§ Given problem:
Collect each line holding the string "that".

* * *

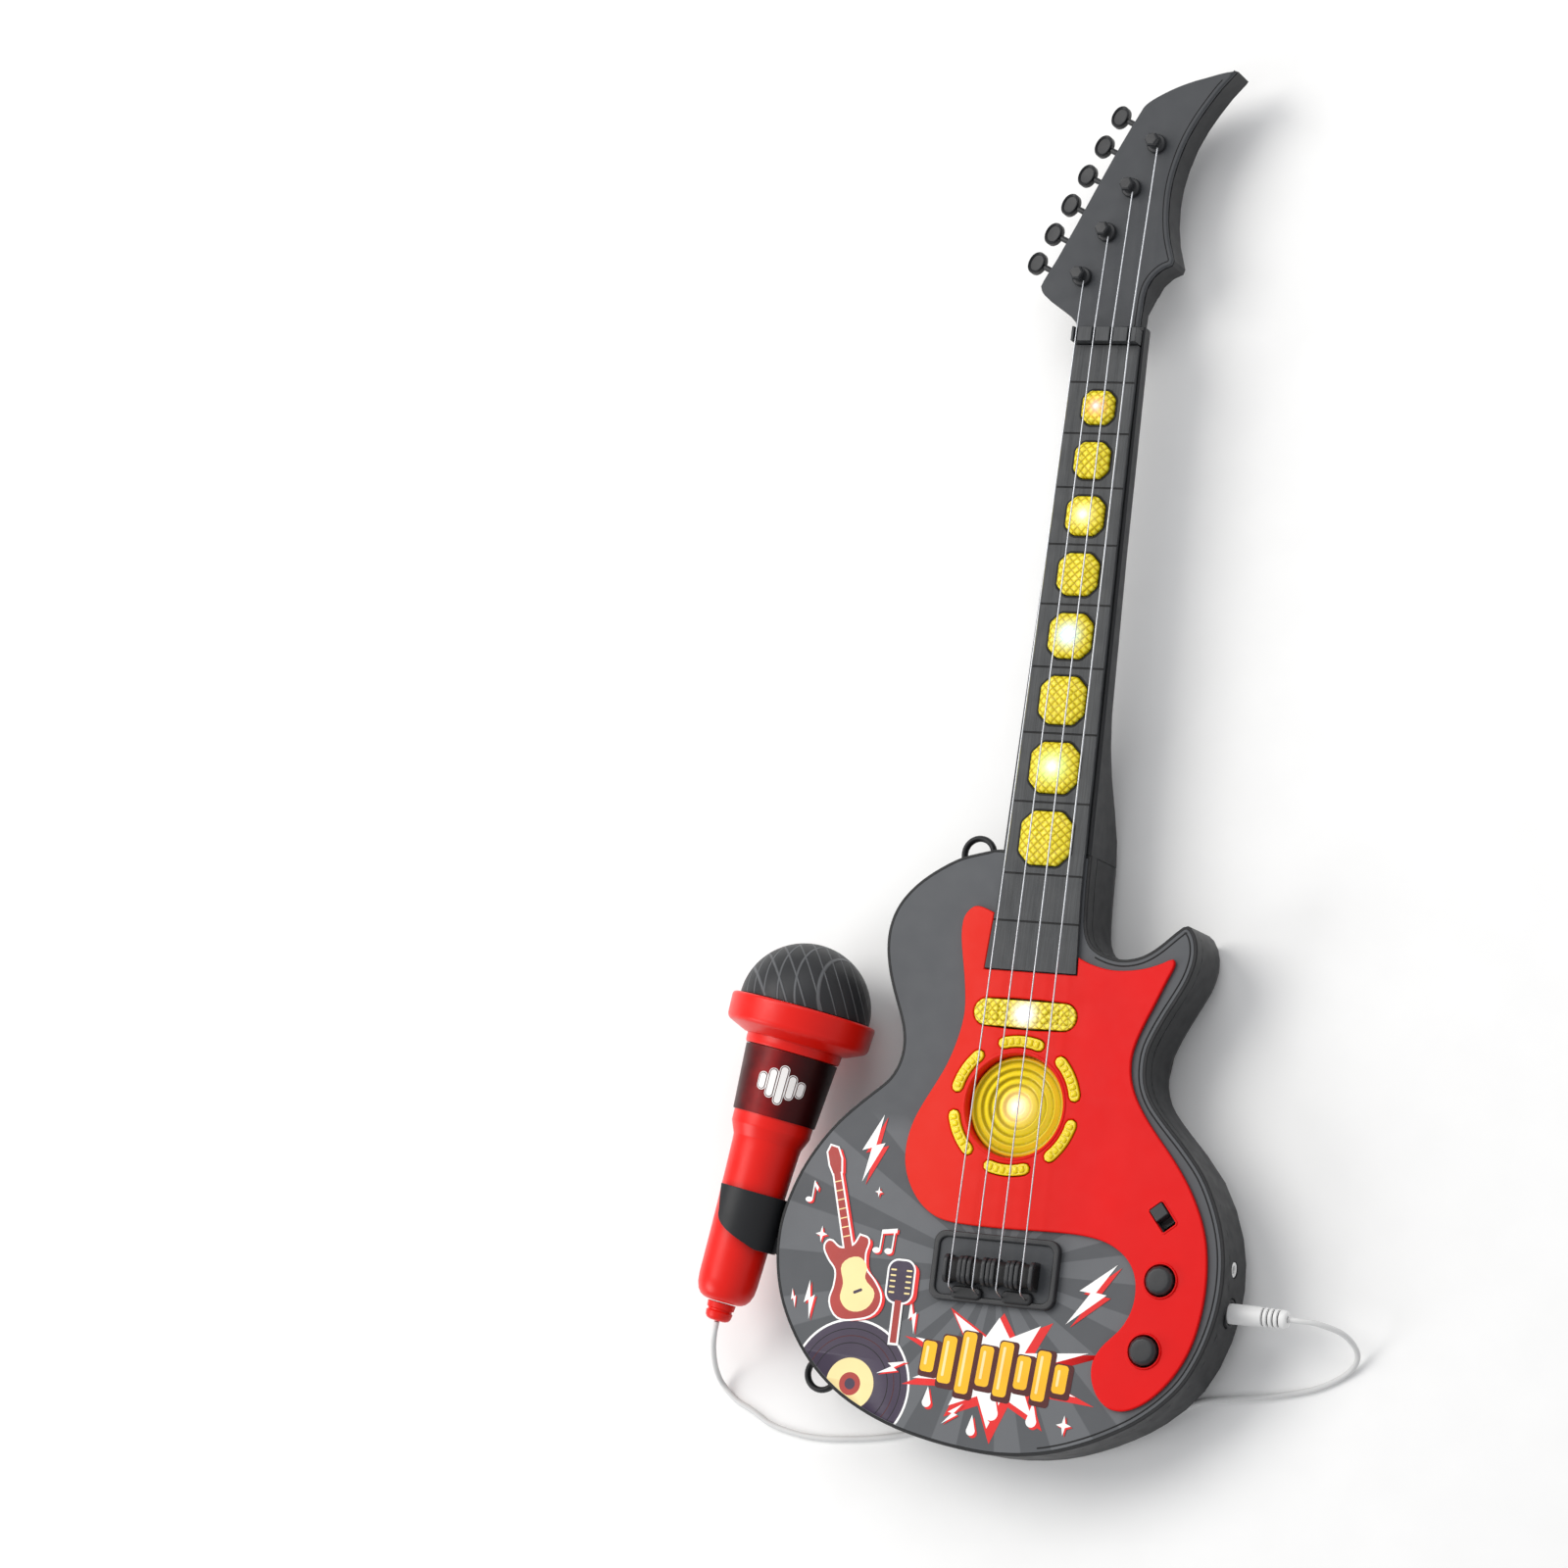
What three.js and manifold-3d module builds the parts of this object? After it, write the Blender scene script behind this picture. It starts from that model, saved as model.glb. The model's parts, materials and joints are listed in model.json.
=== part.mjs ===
// Toy electric guitar with a clip-on microphone, lying face up on its back.
// Millimetres. X runs across the guitar, Y runs from the tail to the headstock, Z is up out of the face.
// The origin is on the flat back, under the middle of the round sound lens.
import * as THREE from "three";
import { mergeVertices } from "three/addons/utils/BufferGeometryUtils.js";
import Module from "manifold-3d";

const wasm = await Module();
wasm.setup();

// ---------------------------------------------------------------- driving dimensions
const GAP = 0.35; // air between pieces that touch or run against each other
const FACE_Z = 38; // top of the body
const SEAM_Z = 31.2; // where the front casing meets the rear casing
const WALL = 2.4; // shell thickness
const NECK_END_Y = 109; // the neck butts against the body here
const NUT = { x: -0.6, y: 335.4, half: 15, depth: 3.2, top: 45.6, string: 44.85 };
const NECK_TOP_Y = 340.6; // the neck steps down to the headstock here
const PANEL_TOP = 40; // top of the red panel
const BOARD_TOP = 40.6; // top of the fingerboard
const HEAD_FRONT = 34.4; // front face of the headstock
const HEAD_BACK = 17; // rear face of the headstock
const POSTS = [[9.8, 423.7], [0.5, 403.8], [-8.4, 383.7], [-17.5, 363.6]]; // string posts on the headstock
const TUNER = { x: -43.1, y: 372.2, z: 26, stepX: 6.2, stepY: 13.32, reach: 10.2, count: 6 };
const KEYS = 8;
const FIRST_FRET_Y = 315;
const STRING_R = 0.55;
const STRINGS = 4;
const NUT_PITCH = 8.27; // between strings at the nut
const BRIDGE_PITCH = 10.8; // between strings at the bridge
const RING_MID = 27.4; // radius along the middle of the six arc lenses
const RING_W = 4.6;
const SOUND_R = 22; // hole for the round lens
const BAR = { x: 0, y: 39, length: 46.5, width: 11.4 };
const BRIDGE = { x: 0.4, y: -69.6, length: 57, width: 29.4 };
const SADDLE = { y: -71, length: 42, width: 12.4, top: 48.4 };
const MELODY = { x: 74.4, y: -67, r: 6.1 };
const VOLUME = { x: 70.8, y: -96.5, r: 6.1 };
const SWITCH = { x: 72.1, y: -40.7, angle: -50, length: 11.4, width: 7 };
const JACK = { y: -76.4, z: 23, r: 4.4, wall: 99.6 };
const AUX = { y: -58.4, z: 24.5, r: 3.3 };
const DOOR = { x: -8, y: -68, length: 64, width: 54 };
const SPEAKER = { x: -4, y: 50, r: 25 };
const MIC = { x: -120.7, y: -57.7, z: 33, lean: 9.24 }; // middle of the clip; the axis leans from +Y
const CLIP = { inner: 14.6, outer: 16.4, from: -12.2, to: 11.6, lower: -100, upper: 126 };
const STRAP = { half: 8.15, reach: 12.5, bar: 2.7, bottom: 17.5, top: 21.5 };
const STRAP_UPPER = { x: -38.2, y: 105, outward: 97 };
const STRAP_LOWER = { x: -78.9, y: -116.7, outward: 233 };
const CORD_R = 1.2; // radius of the microphone lead

// ---------------------------------------------------------------- materials
function material(color, roughness, metalness = 0) {
  return new THREE.MeshStandardMaterial({ color, roughness, metalness });
}
const CHARCOAL = material(0x5b5d60, 0.48);
const RIM = material(0x2c2d2f, 0.45);
const BLACK = material(0x232425, 0.5);
const RED = material(0xe81a1c, 0.34);
const YELLOW = material(0xf5da12, 0.28);
const SLATE = material(0x4a4c4e, 0.46);
const GRAPHITE = material(0x3e3f41, 0.4);
const STEEL = material(0xb9bcc0, 0.3, 0.9);
const WHITE = material(0xe6e6e4, 0.42);
const MAROON = material(0x5a1012, 0.4);
const BOARD = material(0x1f6b3a, 0.55);
const GREY_RUBBER = material(0x9b9c9a, 0.8);
const CELL = material(0x2f6f9f, 0.35, 0.2);

// ---------------------------------------------------------------- solids
function toSolid(geometry) {
  const flat = geometry.clone();
  flat.deleteAttribute("normal");
  flat.deleteAttribute("uv");
  const merged = mergeVertices(flat, 1e-4);
  const mesh = new wasm.Mesh({
    numProp: 3,
    vertProperties: new Float32Array(merged.attributes.position.array),
    triVerts: new Uint32Array(merged.index.array),
  });
  return new wasm.Manifold(mesh);
}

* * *

§ Result of the task:
What three.js and manifold-3d module builds the parts of this object? After it, write the Blender scene script behind this picture. It starts from that model, saved as model.glb. The model's parts, materials and joints are listed in model.json.
const GAP = 0.35; // air between pieces that touch or run against each other